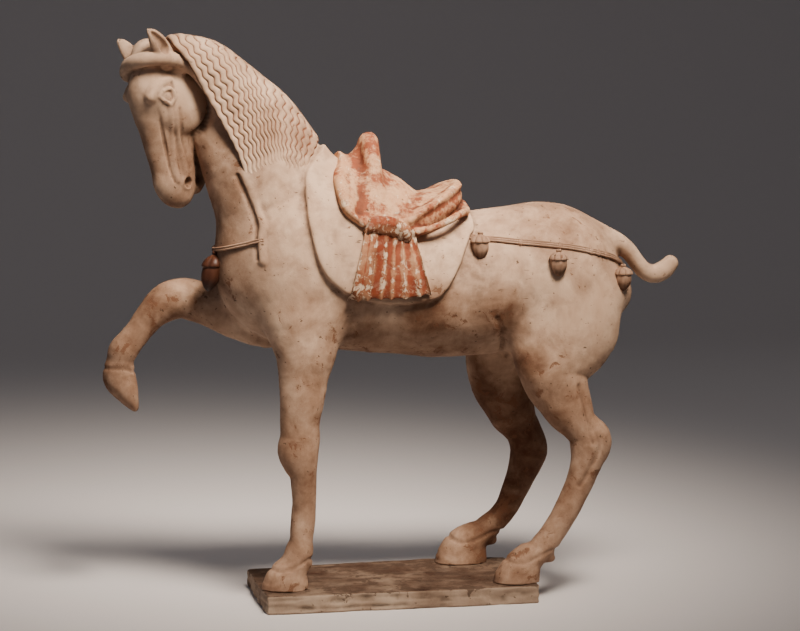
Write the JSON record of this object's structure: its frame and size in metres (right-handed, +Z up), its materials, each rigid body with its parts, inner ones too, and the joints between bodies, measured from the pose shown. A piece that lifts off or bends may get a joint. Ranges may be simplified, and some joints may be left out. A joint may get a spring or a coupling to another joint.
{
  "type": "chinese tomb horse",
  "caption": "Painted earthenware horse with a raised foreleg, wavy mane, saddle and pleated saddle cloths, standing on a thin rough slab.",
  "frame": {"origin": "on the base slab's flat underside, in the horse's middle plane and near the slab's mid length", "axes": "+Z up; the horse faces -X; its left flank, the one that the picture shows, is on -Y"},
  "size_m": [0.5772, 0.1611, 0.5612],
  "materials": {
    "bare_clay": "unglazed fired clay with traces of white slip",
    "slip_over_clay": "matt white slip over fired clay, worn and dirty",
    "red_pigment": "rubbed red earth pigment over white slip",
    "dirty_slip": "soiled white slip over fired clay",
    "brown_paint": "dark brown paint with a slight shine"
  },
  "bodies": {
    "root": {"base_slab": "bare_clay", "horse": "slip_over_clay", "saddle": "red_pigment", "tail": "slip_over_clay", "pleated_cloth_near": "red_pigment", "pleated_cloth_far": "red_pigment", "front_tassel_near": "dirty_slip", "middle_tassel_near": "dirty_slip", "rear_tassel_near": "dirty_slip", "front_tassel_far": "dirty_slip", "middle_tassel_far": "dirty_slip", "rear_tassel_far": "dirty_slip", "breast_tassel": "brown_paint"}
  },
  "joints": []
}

--

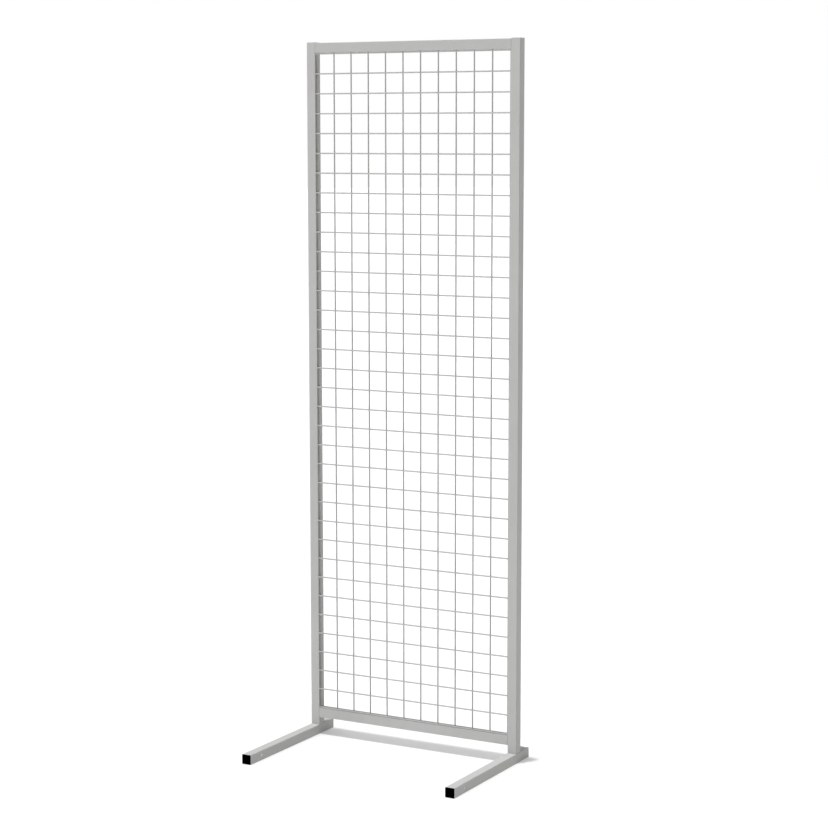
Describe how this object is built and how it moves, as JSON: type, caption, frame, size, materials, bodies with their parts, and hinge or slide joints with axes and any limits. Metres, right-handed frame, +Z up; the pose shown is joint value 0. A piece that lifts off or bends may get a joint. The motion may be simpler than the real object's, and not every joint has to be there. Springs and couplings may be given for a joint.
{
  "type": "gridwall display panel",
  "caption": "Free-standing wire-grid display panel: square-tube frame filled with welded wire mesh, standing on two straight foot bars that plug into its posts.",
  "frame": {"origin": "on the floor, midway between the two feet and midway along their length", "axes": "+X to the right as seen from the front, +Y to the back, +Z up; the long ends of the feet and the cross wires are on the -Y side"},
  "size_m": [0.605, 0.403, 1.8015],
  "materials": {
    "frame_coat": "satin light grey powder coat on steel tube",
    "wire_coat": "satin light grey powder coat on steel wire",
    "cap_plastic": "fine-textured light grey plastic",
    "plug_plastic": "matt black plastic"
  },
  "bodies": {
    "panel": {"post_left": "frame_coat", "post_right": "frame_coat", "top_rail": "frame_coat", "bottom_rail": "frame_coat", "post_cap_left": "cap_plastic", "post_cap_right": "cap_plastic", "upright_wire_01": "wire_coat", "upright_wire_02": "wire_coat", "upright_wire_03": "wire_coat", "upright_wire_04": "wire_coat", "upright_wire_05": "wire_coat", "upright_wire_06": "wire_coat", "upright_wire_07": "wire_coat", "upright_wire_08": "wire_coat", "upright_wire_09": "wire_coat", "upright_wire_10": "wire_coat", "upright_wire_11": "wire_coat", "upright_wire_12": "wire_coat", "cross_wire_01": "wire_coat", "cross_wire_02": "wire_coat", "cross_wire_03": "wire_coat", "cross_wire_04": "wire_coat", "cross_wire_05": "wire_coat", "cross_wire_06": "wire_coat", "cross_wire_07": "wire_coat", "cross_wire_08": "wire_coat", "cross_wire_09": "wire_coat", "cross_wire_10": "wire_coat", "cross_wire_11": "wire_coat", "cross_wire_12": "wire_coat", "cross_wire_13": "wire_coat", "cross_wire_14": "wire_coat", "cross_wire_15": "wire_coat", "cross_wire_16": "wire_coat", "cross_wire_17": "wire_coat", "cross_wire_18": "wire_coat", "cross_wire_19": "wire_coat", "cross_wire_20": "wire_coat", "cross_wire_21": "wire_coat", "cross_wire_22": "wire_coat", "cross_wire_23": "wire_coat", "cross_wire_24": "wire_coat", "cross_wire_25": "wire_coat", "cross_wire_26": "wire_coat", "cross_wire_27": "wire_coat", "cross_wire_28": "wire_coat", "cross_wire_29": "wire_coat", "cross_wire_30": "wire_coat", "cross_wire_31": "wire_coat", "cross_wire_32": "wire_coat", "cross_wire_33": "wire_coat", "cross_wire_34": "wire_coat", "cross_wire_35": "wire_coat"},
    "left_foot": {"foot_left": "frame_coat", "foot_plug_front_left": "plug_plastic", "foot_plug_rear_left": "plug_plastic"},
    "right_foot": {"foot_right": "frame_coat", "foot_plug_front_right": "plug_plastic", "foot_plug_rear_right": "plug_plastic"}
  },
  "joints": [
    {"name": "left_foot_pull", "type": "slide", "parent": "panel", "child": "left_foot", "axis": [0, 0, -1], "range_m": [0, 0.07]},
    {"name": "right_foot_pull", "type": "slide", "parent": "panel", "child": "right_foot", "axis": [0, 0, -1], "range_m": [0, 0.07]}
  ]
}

--

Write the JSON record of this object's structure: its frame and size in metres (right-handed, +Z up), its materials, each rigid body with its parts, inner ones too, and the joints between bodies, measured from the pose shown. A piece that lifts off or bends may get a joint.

--

### Given task
Above are several records. Count the lines among them that contain "with" and give only the total.

### Problem solution
7